■ INSTRUCTIONS FOR THE TASK
Set down the whole listing verbatim.

— Begin RAW DATA —

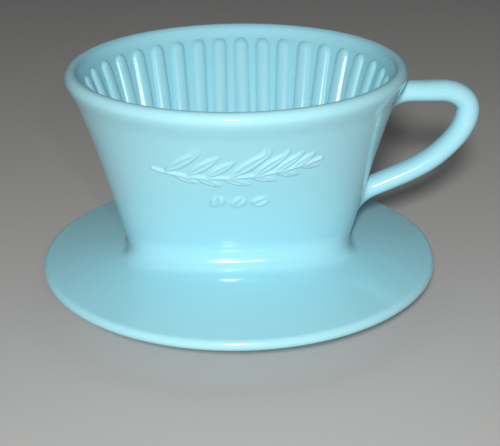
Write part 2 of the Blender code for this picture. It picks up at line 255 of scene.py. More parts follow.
def slab(name, points, quads):
    """One object from the floor's cells: a plain merge of their shared sides by position."""
    keys = np.round(points / 1e-6).astype(np.int64)
    _, first, index = np.unique(keys, axis=0, return_index=True, return_inverse=True)
    quads = index.reshape(-1)[quads]
    # A side that two cells share is inside the slab: both copies of it go.
    _, group, copies = np.unique(
        np.sort(quads, axis=1), axis=0, return_inverse=True, return_counts=True
    )
    quads = quads[copies[group.reshape(-1)] == 1]
    points = points[first]
    mesh = bpy.data.meshes.new(name)
    mesh.from_pydata(points.tolist(), [], quads.tolist())
    mesh.validate()
    mesh.shade_smooth()
    value = mesh.attributes.new("pooling_and_shade", "FLOAT", "POINT")
    value.data.foreach_set("value", np.full(len(points), 0.4, np.float32))
    piece = bpy.data.objects.new(name, mesh)
    bpy.context.collection.objects.link(piece)
    return piece


def join_frame(piece, node, material):
    """The piece rides on the model's one body and stands for its CAD node."""
    piece.data.materials.append(material)
    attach(piece, "root")
    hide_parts(node)


# -------------------------------------------------------------------- shared surfaces


LIP_RADIUS = 2.3 * MM
LIP_UNDERCUT = math.radians(60.0)
LIP_LEAN = math.radians(27.0)
FLOOR_LEVEL = FLOOR_HIGH[2] + 0.3 * MM
FLOOR_HALF_LENGTH = 26.03 * MM
FLOOR_HALF_DEPTH = 9.5 * MM
SPIGOT_WALL = 2.0 * MM
FIRST_RIB = math.radians(7.0)
RIB_GATHER = math.radians(2.7)
SAUCER_EDGE_HEIGHT = 13.0 * MM
SAUCER_EDGE_HALF = 1.8 * MM
SAUCER_LAND_HEIGHT = FOOT_HIGH[2]
SAUCER_LAND_RADIUS = 52.0 * MM
FOOT_INNER_RADIUS = 32.0 * MM
HIDDEN_OVERLAP = 1.2 * MM  # how far the cone's glaze runs on inside the neck
LUTE_DEPTH = 0.04 * MM  # how far a hidden edge lies under the glaze
WALL_RELIEF_MIDDLE = 54.6 * MM
WALL_RELIEF_LEAN = 0.87  # height gained per length up the front wall
DRIP_HOLE_RADIUS = 1.75 * MM
DRIP_HOLE_SPACING = 14.0 * MM
FLOOR_COLUMNS = 72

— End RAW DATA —

■ EXERCISE OUTPUT
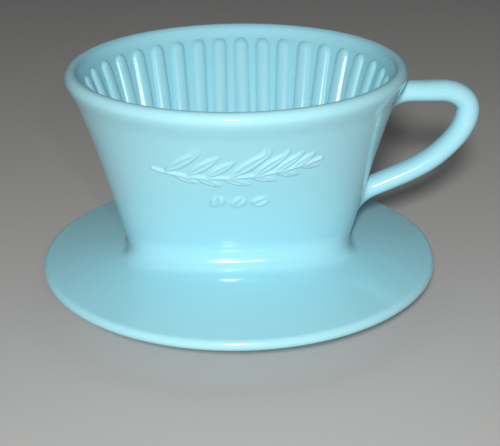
Write part 2 of the Blender code for this picture. It picks up at line 255 of scene.py. More parts follow.
def slab(name, points, quads):
    """One object from the floor's cells: a plain merge of their shared sides by position."""
    keys = np.round(points / 1e-6).astype(np.int64)
    _, first, index = np.unique(keys, axis=0, return_index=True, return_inverse=True)
    quads = index.reshape(-1)[quads]
    # A side that two cells share is inside the slab: both copies of it go.
    _, group, copies = np.unique(
        np.sort(quads, axis=1), axis=0, return_inverse=True, return_counts=True
    )
    quads = quads[copies[group.reshape(-1)] == 1]
    points = points[first]
    mesh = bpy.data.meshes.new(name)
    mesh.from_pydata(points.tolist(), [], quads.tolist())
    mesh.validate()
    mesh.shade_smooth()
    value = mesh.attributes.new("pooling_and_shade", "FLOAT", "POINT")
    value.data.foreach_set("value", np.full(len(points), 0.4, np.float32))
    piece = bpy.data.objects.new(name, mesh)
    bpy.context.collection.objects.link(piece)
    return piece


def join_frame(piece, node, material):
    """The piece rides on the model's one body and stands for its CAD node."""
    piece.data.materials.append(material)
    attach(piece, "root")
    hide_parts(node)


# -------------------------------------------------------------------- shared surfaces


LIP_RADIUS = 2.3 * MM
LIP_UNDERCUT = math.radians(60.0)
LIP_LEAN = math.radians(27.0)
FLOOR_LEVEL = FLOOR_HIGH[2] + 0.3 * MM
FLOOR_HALF_LENGTH = 26.03 * MM
FLOOR_HALF_DEPTH = 9.5 * MM
SPIGOT_WALL = 2.0 * MM
FIRST_RIB = math.radians(7.0)
RIB_GATHER = math.radians(2.7)
SAUCER_EDGE_HEIGHT = 13.0 * MM
SAUCER_EDGE_HALF = 1.8 * MM
SAUCER_LAND_HEIGHT = FOOT_HIGH[2]
SAUCER_LAND_RADIUS = 52.0 * MM
FOOT_INNER_RADIUS = 32.0 * MM
HIDDEN_OVERLAP = 1.2 * MM  # how far the cone's glaze runs on inside the neck
LUTE_DEPTH = 0.04 * MM  # how far a hidden edge lies under the glaze
WALL_RELIEF_MIDDLE = 54.6 * MM
WALL_RELIEF_LEAN = 0.87  # height gained per length up the front wall
DRIP_HOLE_RADIUS = 1.75 * MM
DRIP_HOLE_SPACING = 14.0 * MM
FLOOR_COLUMNS = 72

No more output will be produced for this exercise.